** start of Recorded information **

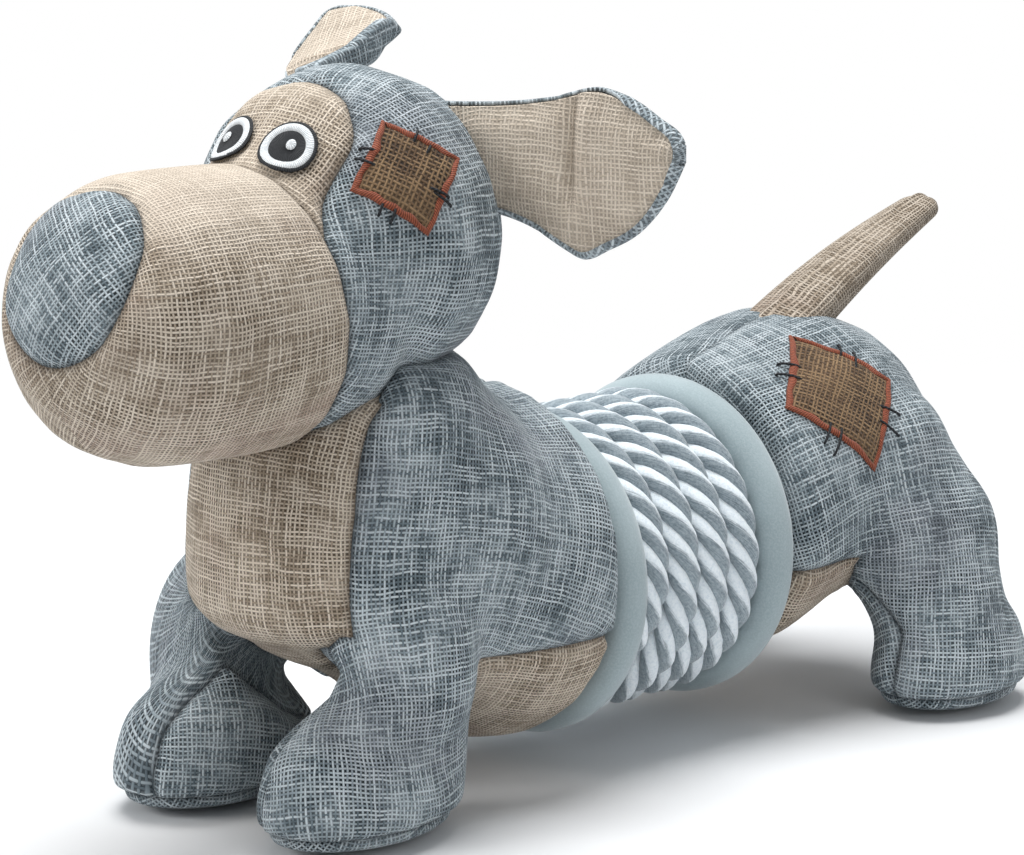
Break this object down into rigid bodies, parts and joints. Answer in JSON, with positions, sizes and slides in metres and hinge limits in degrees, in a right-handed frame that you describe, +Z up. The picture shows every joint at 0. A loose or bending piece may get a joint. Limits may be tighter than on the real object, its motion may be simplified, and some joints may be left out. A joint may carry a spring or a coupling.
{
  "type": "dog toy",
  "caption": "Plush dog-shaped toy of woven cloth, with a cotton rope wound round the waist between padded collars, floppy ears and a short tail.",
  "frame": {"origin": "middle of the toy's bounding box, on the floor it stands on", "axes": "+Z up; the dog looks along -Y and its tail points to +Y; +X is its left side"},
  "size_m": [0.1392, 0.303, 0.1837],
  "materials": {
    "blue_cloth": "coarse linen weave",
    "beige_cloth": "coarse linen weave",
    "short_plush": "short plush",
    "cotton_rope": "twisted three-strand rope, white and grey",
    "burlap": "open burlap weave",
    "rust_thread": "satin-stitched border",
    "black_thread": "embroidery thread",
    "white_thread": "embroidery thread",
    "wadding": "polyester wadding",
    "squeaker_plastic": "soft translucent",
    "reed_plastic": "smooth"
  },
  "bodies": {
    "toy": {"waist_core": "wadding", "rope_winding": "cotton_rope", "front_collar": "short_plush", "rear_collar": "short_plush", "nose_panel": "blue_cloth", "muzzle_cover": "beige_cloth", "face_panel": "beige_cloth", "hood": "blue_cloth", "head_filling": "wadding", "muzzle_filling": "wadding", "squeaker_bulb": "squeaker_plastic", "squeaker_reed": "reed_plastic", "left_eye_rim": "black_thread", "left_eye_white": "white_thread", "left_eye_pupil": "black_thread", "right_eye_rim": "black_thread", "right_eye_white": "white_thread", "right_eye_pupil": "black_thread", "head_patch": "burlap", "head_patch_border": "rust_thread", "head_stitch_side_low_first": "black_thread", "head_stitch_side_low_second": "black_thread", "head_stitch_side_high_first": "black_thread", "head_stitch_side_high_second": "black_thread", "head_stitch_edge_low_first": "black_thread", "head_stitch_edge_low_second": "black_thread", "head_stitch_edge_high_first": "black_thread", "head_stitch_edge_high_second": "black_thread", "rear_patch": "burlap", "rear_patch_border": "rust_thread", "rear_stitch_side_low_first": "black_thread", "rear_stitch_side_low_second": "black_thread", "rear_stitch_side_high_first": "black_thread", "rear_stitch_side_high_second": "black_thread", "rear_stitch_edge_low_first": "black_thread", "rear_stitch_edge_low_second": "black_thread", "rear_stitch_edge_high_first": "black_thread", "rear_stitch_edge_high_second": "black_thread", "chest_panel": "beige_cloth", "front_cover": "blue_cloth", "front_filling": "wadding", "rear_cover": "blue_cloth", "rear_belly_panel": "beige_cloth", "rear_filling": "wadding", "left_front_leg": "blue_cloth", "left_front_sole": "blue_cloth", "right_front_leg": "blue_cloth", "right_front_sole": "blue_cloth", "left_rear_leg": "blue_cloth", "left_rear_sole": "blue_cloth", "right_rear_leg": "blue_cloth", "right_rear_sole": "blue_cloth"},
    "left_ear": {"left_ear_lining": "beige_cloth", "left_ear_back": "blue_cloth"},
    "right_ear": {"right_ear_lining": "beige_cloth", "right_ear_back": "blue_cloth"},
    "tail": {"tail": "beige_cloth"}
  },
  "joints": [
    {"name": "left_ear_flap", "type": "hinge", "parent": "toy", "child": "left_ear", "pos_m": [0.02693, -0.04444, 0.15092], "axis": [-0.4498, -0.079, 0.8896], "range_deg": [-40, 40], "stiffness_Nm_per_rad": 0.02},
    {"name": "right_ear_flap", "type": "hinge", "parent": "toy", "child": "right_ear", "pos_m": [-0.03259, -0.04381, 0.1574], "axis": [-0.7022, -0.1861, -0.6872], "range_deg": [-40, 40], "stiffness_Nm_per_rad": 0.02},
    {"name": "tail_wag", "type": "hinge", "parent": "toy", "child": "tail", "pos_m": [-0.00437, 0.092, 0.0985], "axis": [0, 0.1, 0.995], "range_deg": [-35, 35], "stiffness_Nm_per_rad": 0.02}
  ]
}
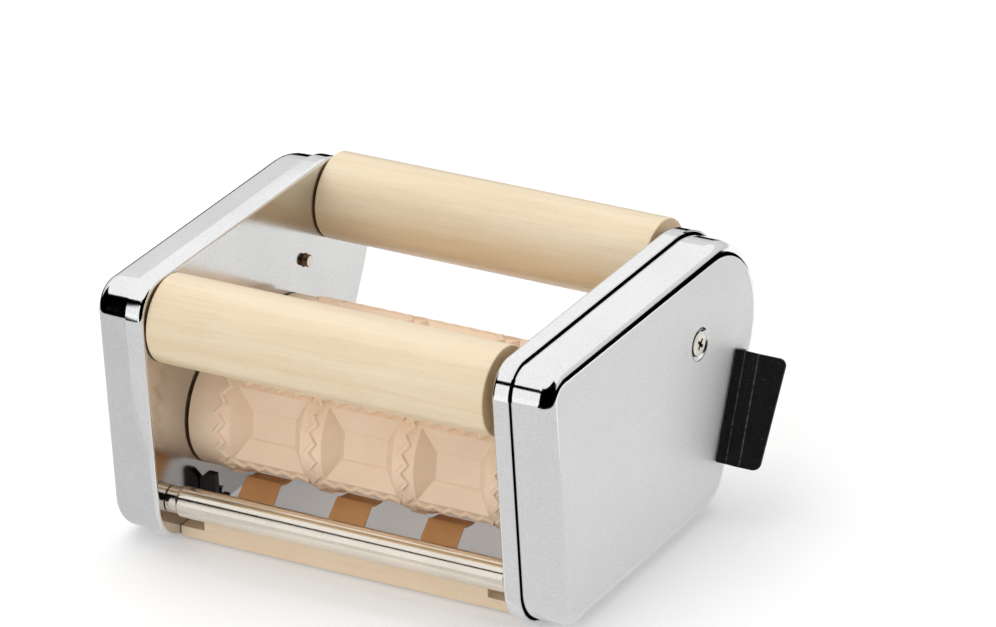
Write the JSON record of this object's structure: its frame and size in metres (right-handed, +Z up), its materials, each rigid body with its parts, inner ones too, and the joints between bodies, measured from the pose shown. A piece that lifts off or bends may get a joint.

** end of Recorded information **

## [Exercise task]
Your task is to return the full listing exactly as it was given.

## [Problem solution]
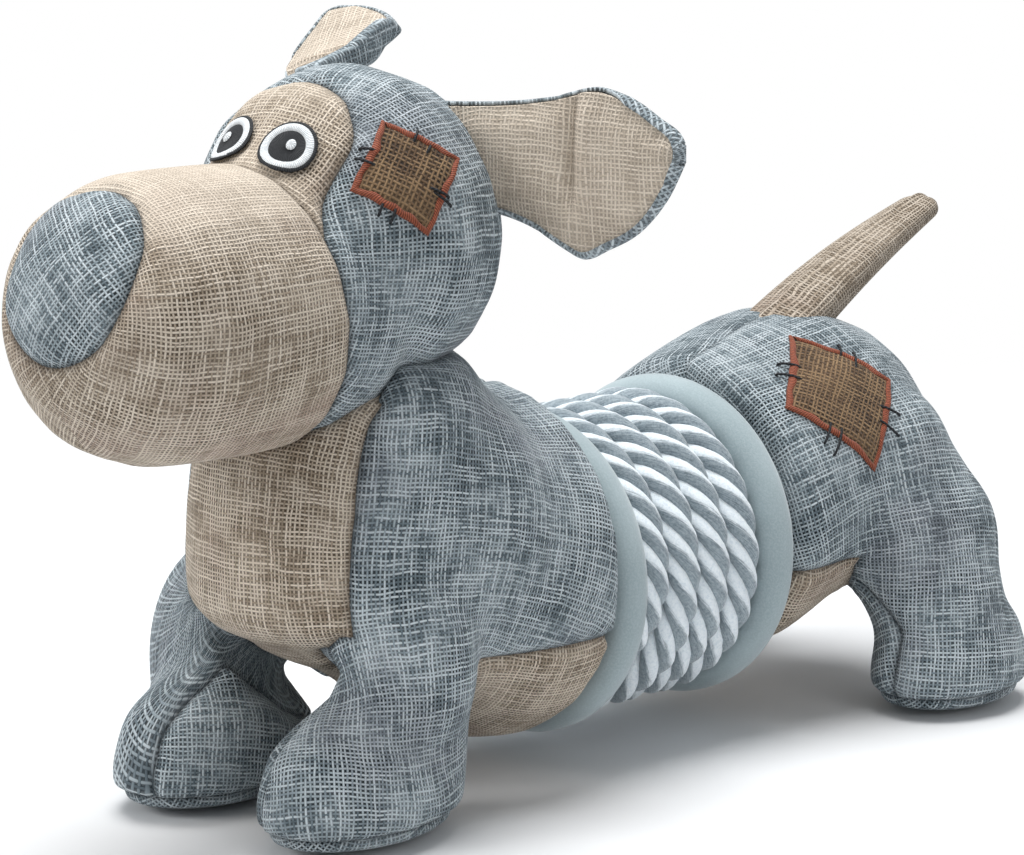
Break this object down into rigid bodies, parts and joints. Answer in JSON, with positions, sizes and slides in metres and hinge limits in degrees, in a right-handed frame that you describe, +Z up. The picture shows every joint at 0. A loose or bending piece may get a joint. Limits may be tighter than on the real object, its motion may be simplified, and some joints may be left out. A joint may carry a spring or a coupling.
{
  "type": "dog toy",
  "caption": "Plush dog-shaped toy of woven cloth, with a cotton rope wound round the waist between padded collars, floppy ears and a short tail.",
  "frame": {"origin": "middle of the toy's bounding box, on the floor it stands on", "axes": "+Z up; the dog looks along -Y and its tail points to +Y; +X is its left side"},
  "size_m": [0.1392, 0.303, 0.1837],
  "materials": {
    "blue_cloth": "coarse linen weave",
    "beige_cloth": "coarse linen weave",
    "short_plush": "short plush",
    "cotton_rope": "twisted three-strand rope, white and grey",
    "burlap": "open burlap weave",
    "rust_thread": "satin-stitched border",
    "black_thread": "embroidery thread",
    "white_thread": "embroidery thread",
    "wadding": "polyester wadding",
    "squeaker_plastic": "soft translucent",
    "reed_plastic": "smooth"
  },
  "bodies": {
    "toy": {"waist_core": "wadding", "rope_winding": "cotton_rope", "front_collar": "short_plush", "rear_collar": "short_plush", "nose_panel": "blue_cloth", "muzzle_cover": "beige_cloth", "face_panel": "beige_cloth", "hood": "blue_cloth", "head_filling": "wadding", "muzzle_filling": "wadding", "squeaker_bulb": "squeaker_plastic", "squeaker_reed": "reed_plastic", "left_eye_rim": "black_thread", "left_eye_white": "white_thread", "left_eye_pupil": "black_thread", "right_eye_rim": "black_thread", "right_eye_white": "white_thread", "right_eye_pupil": "black_thread", "head_patch": "burlap", "head_patch_border": "rust_thread", "head_stitch_side_low_first": "black_thread", "head_stitch_side_low_second": "black_thread", "head_stitch_side_high_first": "black_thread", "head_stitch_side_high_second": "black_thread", "head_stitch_edge_low_first": "black_thread", "head_stitch_edge_low_second": "black_thread", "head_stitch_edge_high_first": "black_thread", "head_stitch_edge_high_second": "black_thread", "rear_patch": "burlap", "rear_patch_border": "rust_thread", "rear_stitch_side_low_first": "black_thread", "rear_stitch_side_low_second": "black_thread", "rear_stitch_side_high_first": "black_thread", "rear_stitch_side_high_second": "black_thread", "rear_stitch_edge_low_first": "black_thread", "rear_stitch_edge_low_second": "black_thread", "rear_stitch_edge_high_first": "black_thread", "rear_stitch_edge_high_second": "black_thread", "chest_panel": "beige_cloth", "front_cover": "blue_cloth", "front_filling": "wadding", "rear_cover": "blue_cloth", "rear_belly_panel": "beige_cloth", "rear_filling": "wadding", "left_front_leg": "blue_cloth", "left_front_sole": "blue_cloth", "right_front_leg": "blue_cloth", "right_front_sole": "blue_cloth", "left_rear_leg": "blue_cloth", "left_rear_sole": "blue_cloth", "right_rear_leg": "blue_cloth", "right_rear_sole": "blue_cloth"},
    "left_ear": {"left_ear_lining": "beige_cloth", "left_ear_back": "blue_cloth"},
    "right_ear": {"right_ear_lining": "beige_cloth", "right_ear_back": "blue_cloth"},
    "tail": {"tail": "beige_cloth"}
  },
  "joints": [
    {"name": "left_ear_flap", "type": "hinge", "parent": "toy", "child": "left_ear", "pos_m": [0.02693, -0.04444, 0.15092], "axis": [-0.4498, -0.079, 0.8896], "range_deg": [-40, 40], "stiffness_Nm_per_rad": 0.02},
    {"name": "right_ear_flap", "type": "hinge", "parent": "toy", "child": "right_ear", "pos_m": [-0.03259, -0.04381, 0.1574], "axis": [-0.7022, -0.1861, -0.6872], "range_deg": [-40, 40], "stiffness_Nm_per_rad": 0.02},
    {"name": "tail_wag", "type": "hinge", "parent": "toy", "child": "tail", "pos_m": [-0.00437, 0.092, 0.0985], "axis": [0, 0.1, 0.995], "range_deg": [-35, 35], "stiffness_Nm_per_rad": 0.02}
  ]
}
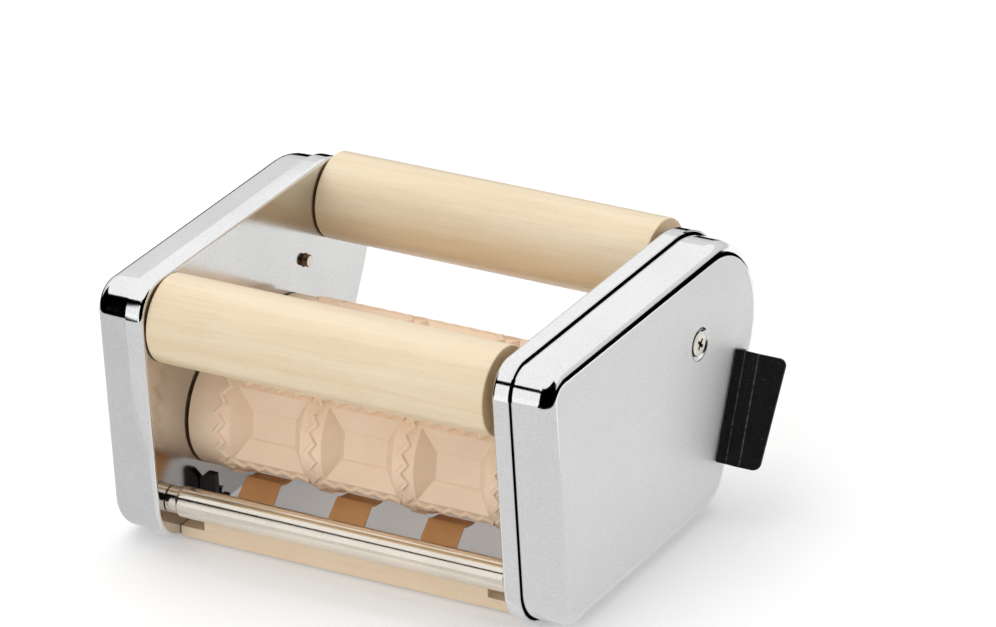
Write the JSON record of this object's structure: its frame and size in metres (right-handed, +Z up), its materials, each rigid body with its parts, inner ones too, and the joints between bodies, measured from the pose shown. A piece that lifts off or bends may get a joint.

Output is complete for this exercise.